*What you are asked to do*
Copy each line exactly.

*Data*
━━━━━━━━━━━━━━━━
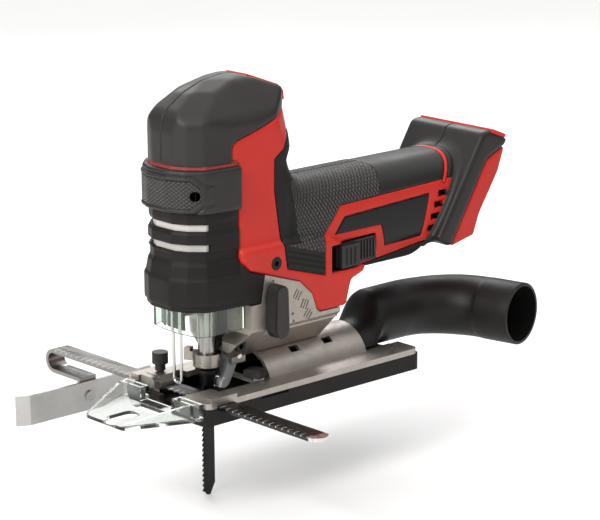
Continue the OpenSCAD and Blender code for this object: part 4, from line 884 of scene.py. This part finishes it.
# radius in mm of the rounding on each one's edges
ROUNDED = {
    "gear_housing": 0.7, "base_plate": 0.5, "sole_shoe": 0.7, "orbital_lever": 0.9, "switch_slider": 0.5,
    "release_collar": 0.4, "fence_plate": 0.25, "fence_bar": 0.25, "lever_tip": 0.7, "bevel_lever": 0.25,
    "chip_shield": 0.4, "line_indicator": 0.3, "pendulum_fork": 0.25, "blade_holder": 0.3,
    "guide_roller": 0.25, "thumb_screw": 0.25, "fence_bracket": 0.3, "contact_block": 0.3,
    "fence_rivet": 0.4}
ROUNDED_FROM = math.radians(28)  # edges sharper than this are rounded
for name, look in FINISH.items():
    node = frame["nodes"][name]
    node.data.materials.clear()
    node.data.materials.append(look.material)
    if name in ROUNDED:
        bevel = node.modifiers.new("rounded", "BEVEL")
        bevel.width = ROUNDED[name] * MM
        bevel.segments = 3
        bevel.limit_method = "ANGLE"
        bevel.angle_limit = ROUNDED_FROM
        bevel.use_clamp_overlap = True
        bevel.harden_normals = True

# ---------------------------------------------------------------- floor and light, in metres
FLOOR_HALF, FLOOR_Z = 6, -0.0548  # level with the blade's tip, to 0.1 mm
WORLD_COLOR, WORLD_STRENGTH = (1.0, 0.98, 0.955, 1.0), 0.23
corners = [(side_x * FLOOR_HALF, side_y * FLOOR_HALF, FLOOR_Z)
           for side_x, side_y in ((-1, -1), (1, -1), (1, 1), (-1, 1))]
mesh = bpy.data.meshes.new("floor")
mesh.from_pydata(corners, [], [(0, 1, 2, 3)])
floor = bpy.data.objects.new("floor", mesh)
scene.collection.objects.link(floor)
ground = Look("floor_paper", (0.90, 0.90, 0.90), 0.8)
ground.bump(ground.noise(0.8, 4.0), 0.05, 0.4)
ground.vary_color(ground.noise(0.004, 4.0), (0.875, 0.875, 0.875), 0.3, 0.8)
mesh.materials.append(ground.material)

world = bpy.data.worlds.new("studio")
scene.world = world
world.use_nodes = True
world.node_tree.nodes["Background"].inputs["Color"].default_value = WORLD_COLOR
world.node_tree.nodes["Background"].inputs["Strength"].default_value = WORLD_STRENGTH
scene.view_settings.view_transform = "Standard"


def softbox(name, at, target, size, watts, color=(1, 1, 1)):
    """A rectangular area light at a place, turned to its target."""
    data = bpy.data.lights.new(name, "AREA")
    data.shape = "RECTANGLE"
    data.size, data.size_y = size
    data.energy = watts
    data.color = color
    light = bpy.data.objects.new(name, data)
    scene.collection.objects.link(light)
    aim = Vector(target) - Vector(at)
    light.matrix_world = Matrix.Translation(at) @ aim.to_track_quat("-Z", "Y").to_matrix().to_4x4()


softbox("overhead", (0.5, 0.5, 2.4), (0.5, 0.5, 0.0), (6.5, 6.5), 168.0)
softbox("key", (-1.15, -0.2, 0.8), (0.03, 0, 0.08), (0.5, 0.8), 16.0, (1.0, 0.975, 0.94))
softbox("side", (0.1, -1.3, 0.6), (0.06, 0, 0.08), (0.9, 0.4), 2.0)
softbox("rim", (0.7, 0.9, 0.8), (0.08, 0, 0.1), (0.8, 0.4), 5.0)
━━━━━━━━━━━━━━━━
*Exercise result*
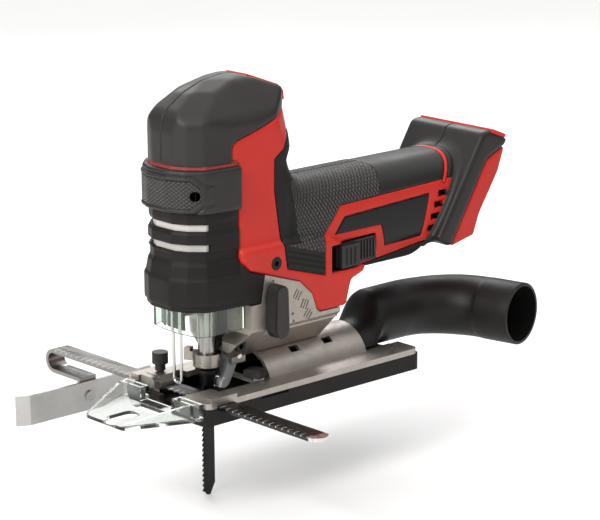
Continue the OpenSCAD and Blender code for this object: part 4, from line 884 of scene.py. This part finishes it.
# radius in mm of the rounding on each one's edges
ROUNDED = {
    "gear_housing": 0.7, "base_plate": 0.5, "sole_shoe": 0.7, "orbital_lever": 0.9, "switch_slider": 0.5,
    "release_collar": 0.4, "fence_plate": 0.25, "fence_bar": 0.25, "lever_tip": 0.7, "bevel_lever": 0.25,
    "chip_shield": 0.4, "line_indicator": 0.3, "pendulum_fork": 0.25, "blade_holder": 0.3,
    "guide_roller": 0.25, "thumb_screw": 0.25, "fence_bracket": 0.3, "contact_block": 0.3,
    "fence_rivet": 0.4}
ROUNDED_FROM = math.radians(28)  # edges sharper than this are rounded
for name, look in FINISH.items():
    node = frame["nodes"][name]
    node.data.materials.clear()
    node.data.materials.append(look.material)
    if name in ROUNDED:
        bevel = node.modifiers.new("rounded", "BEVEL")
        bevel.width = ROUNDED[name] * MM
        bevel.segments = 3
        bevel.limit_method = "ANGLE"
        bevel.angle_limit = ROUNDED_FROM
        bevel.use_clamp_overlap = True
        bevel.harden_normals = True

# ---------------------------------------------------------------- floor and light, in metres
FLOOR_HALF, FLOOR_Z = 6, -0.0548  # level with the blade's tip, to 0.1 mm
WORLD_COLOR, WORLD_STRENGTH = (1.0, 0.98, 0.955, 1.0), 0.23
corners = [(side_x * FLOOR_HALF, side_y * FLOOR_HALF, FLOOR_Z)
           for side_x, side_y in ((-1, -1), (1, -1), (1, 1), (-1, 1))]
mesh = bpy.data.meshes.new("floor")
mesh.from_pydata(corners, [], [(0, 1, 2, 3)])
floor = bpy.data.objects.new("floor", mesh)
scene.collection.objects.link(floor)
ground = Look("floor_paper", (0.90, 0.90, 0.90), 0.8)
ground.bump(ground.noise(0.8, 4.0), 0.05, 0.4)
ground.vary_color(ground.noise(0.004, 4.0), (0.875, 0.875, 0.875), 0.3, 0.8)
mesh.materials.append(ground.material)

world = bpy.data.worlds.new("studio")
scene.world = world
world.use_nodes = True
world.node_tree.nodes["Background"].inputs["Color"].default_value = WORLD_COLOR
world.node_tree.nodes["Background"].inputs["Strength"].default_value = WORLD_STRENGTH
scene.view_settings.view_transform = "Standard"


def softbox(name, at, target, size, watts, color=(1, 1, 1)):
    """A rectangular area light at a place, turned to its target."""
    data = bpy.data.lights.new(name, "AREA")
    data.shape = "RECTANGLE"
    data.size, data.size_y = size
    data.energy = watts
    data.color = color
    light = bpy.data.objects.new(name, data)
    scene.collection.objects.link(light)
    aim = Vector(target) - Vector(at)
    light.matrix_world = Matrix.Translation(at) @ aim.to_track_quat("-Z", "Y").to_matrix().to_4x4()


softbox("overhead", (0.5, 0.5, 2.4), (0.5, 0.5, 0.0), (6.5, 6.5), 168.0)
softbox("key", (-1.15, -0.2, 0.8), (0.03, 0, 0.08), (0.5, 0.8), 16.0, (1.0, 0.975, 0.94))
softbox("side", (0.1, -1.3, 0.6), (0.06, 0, 0.08), (0.9, 0.4), 2.0)
softbox("rim", (0.7, 0.9, 0.8), (0.08, 0, 0.1), (0.8, 0.4), 5.0)